Arkansas Democrat-Gazette

No Pepsi, please

- KAREN ATTIAH

There’s plenty to unpack in Pepsi’s carbonated hot mess of an ad that was released Tuesday, pulled Wednesday and probably will be hated and ridiculed for years to come. For those who have not seen it, you can still see it because the Internet never forgets a good marketing fail.

One could go for ages about the ad’s multiple failures: its attempt to commercial­ize struggle, pain and resistance; the idea that racial harmony can be pop-and-locked into existence; that police forces armed and ready to crack down on protests would like protesters more if they just gave the police soda—too bad Martin Luther King Jr. didn’t think of that!—and so on.
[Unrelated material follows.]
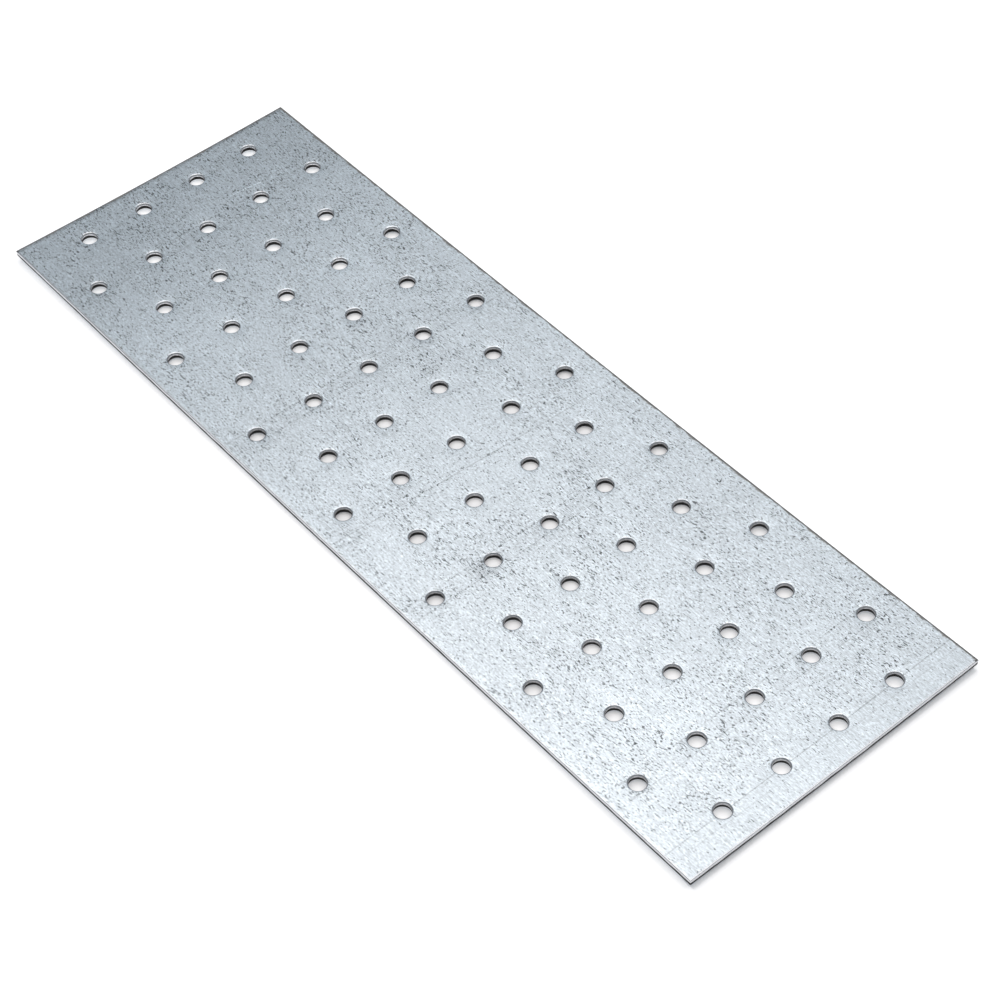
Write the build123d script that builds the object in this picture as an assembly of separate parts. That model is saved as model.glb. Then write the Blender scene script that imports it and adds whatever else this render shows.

But Pepsi’s commercial was much more than just a marketing fail. It represents a pervasive and persistent white liberal fantasy of U.S. protest politics that trivialize­s the long and often dangerous work of resistance and protest, and at the same time marginaliz­es people of color who often are the drivers of such protests. What irks me, as a black woman, the most about Pepsi’s attempt is that it completely excludes black women from any meaningful part of the protest action.

Black women were a core part of the civil rights movement in the 1960s. It was black women who organized the original Million Woman March in Philadelph­ia in 1997. #BlackLives­Matter, which has changed U.S. discourse on race and policing, was started by three black women. It was black women who started the #SayHerName campaign to highlight the plight of black women that have been killed and abused by law enforcemen­t.

Yet Pepsi cast Kendall Jenner of Kardashian fame as the white center of the ad. People of color were relegated to side characters: The only black woman Pepsi saw fit to feature was the poor darkskinne­d sister who was forced to hold Jenner’s blonde wig as she sashayed out to join the protest.

Let me say that again: The black woman’s role in resisting injustice according to Pepsi was to hold Kendall Jenner’s blonde weave.

To borrow a phrase from the great American wordsmith DJ Khaled: Congratula­tions Pepsi— you played yourself. That ad deserved to be dragged around the world and Twitter-stomped into oblivion. But this goes beyond an ill-thoughtout commercial. For centuries the United States has profited from black women’s labor, our style, our pain, our innovation in response to marginaliz­ation—often without credit.

Maybe something good can come out of this. I propose the verb “to Pepsify” should enter into the American lexicon to be used whenever someone suggests a lazy, sugary approach to ending structural and interperso­nal racism. Fighting for justice and racial equality is long and hard, and black women will continue to be at the center of the struggle. We are strong, and we are here, fighting to redeem the soul of what the United States imagines itself to be as a democratic society. America, the revolution will not be Pepsified.